Graphcoreの3つのケースとは？

@Vengineerの戯言 : Twitter
SystemVerilogの世界へようこそ、すべては、SystemC v0.9公開から始まった

下記の「London Meetup: Deep Dive into TensorFlow #27」に関するTweetから

ハッシュタグ #TensorFlowLDN で Graphcore に関するものを見ていきます。

www.eventbrite.com

The final #TensorFlowLDN of the year 🎄 and David Lacey from @graphcoreai kicking us off @ThinkRiseLDN.

Subscribe to our YouTube channel for speaker content 📺 https://t.co/fSwMaj5Qs8 #machinelearning #datascience #TensorFlow pic.twitter.com/IUEKrfbyPR
— Seldon (@seldon_io) 2019年12月4日

How limitations in processor speed drove the innovation of the Colossus IPU

David Lacey of @graphcoreai at #TensorFlowLDN @ThinkRiseLDN for @seldon_io pic.twitter.com/gqKhybcAKC
— Lee Baker (@BakerLJ) 2019年12月4日

Managing the full pipeline on IPUs.

Awesome depth of thinking that David and the @graphcoreai team has put into #machinelearning on chip to create the next breakthroughs. #TensorFlowLDN pic.twitter.com/cQGS7KxxDg
— Seldon (@seldon_io) 2019年12月4日

この最後の写真にある3つのケース

MODEL SHARDING
MODEL REPLICATION
MODEL PIPELING

これ、昨日のgithub の examples にもありました。

TensorFlow の code_examples の中に。

SHARDING
REPLICATION
PIPELING => これは、PopART

ここの説明によれば、Sharding とは、以下のように1つのモデルを複数チップ実行するときのオプション。

--shards : The number of IPUs to split the model over (default 1). If shards > 1 then the first part of the model will be run on one IPU with later parts run on other IPUs with data passed between them. This is essential if the model is too large to fit on a single IPU, but can also be used to increase the possible batch size. As an advanced usage, the sharding algorithm can be influenced using the --sharding-exclude-filter and --sharding-include-filter options. These specify sub-strings of edge names that can be used when looking for a cutting point in the graph.

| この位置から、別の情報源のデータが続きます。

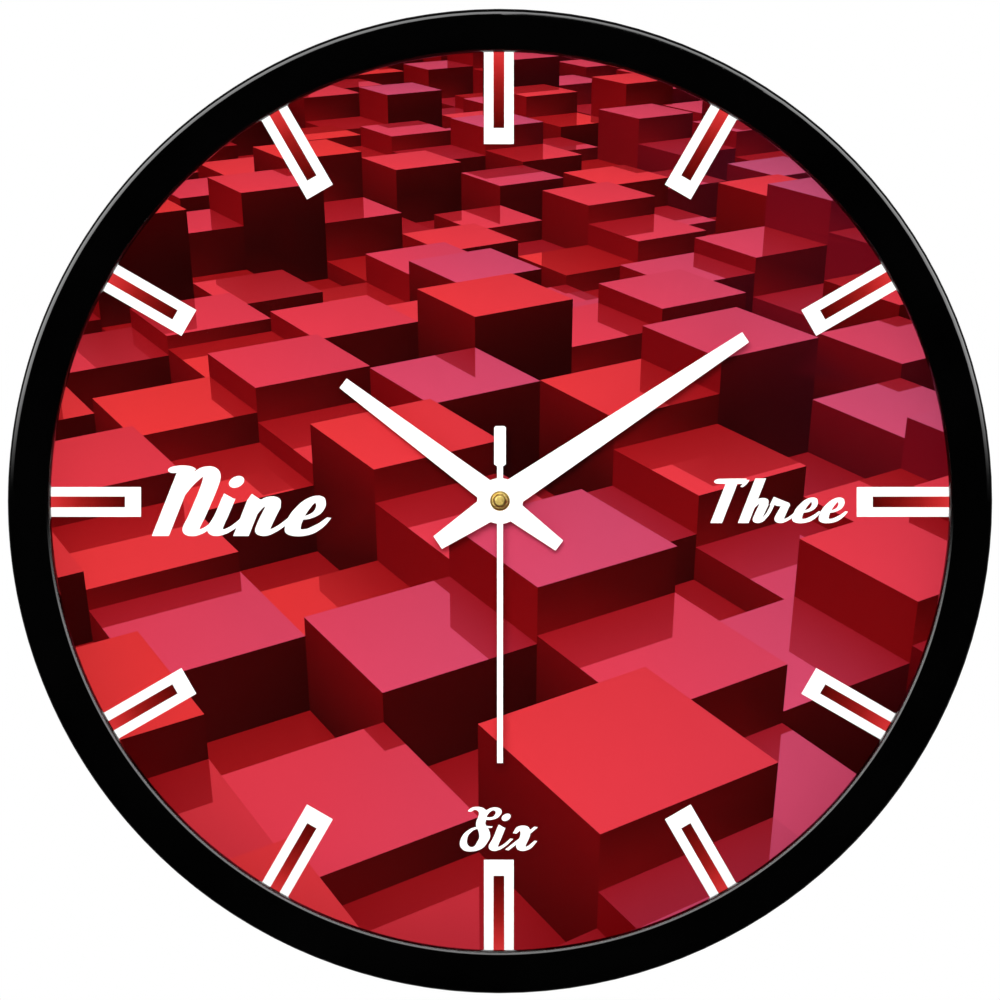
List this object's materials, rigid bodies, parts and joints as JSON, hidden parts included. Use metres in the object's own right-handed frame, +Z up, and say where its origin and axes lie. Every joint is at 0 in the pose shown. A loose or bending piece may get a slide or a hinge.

このファイルが、-shards の例題になっている。

tensorflow.python.ipu.autoshard.ipu_autoshard() にて、自動分割してくれる。

tensorflow.python.ipu.scopes.ipu_shard(n) にて、手動分割ができる。

cfg = utils.create_ipu_config(profiling=True)
cfg = utils.auto_select_ipus(cfg, NUM_SHARDS)

utils.configure_ipu_system(cfg)

にて、分割を指定できる。あとは普通にTensorFlowのsessionにて、run するだけ。

このファイルが、REPLICATIONの例

# To use replication, we make as many feeds as there are replicated IPUs by passing in replication_factor
infeed = ipu_infeed_queue.IPUInfeedQueue(dataset, replication_factor=opts.replication_factor, feed_name='in')
outfeed = ipu_outfeed_queue.IPUOutfeedQueue(replication_factor=opts.replication_factor, feed_name='out')

InfeedQueueとOutputfeedQueueの replication_factorを指定すればいいみたい。

PIPELININGについては、Image Classification Inference には、

Run inference using optimized data pipelining for image classification with pre-trained weights

とありました。

また、ここには、

--pipeline-splits
--pipeline-depth

というオプションの説明があります。

--pipeline-depth : When a model is run over multiple shards (see --shards) pipelining the data flow can improve throughput by utilising more than one IPU at a time. At present the splitting points for the pipelined model must be specified, with one less split than the number of shards used. Use --pipeline-splits to specifiy the splits - if omitted then the list of available splits will be output.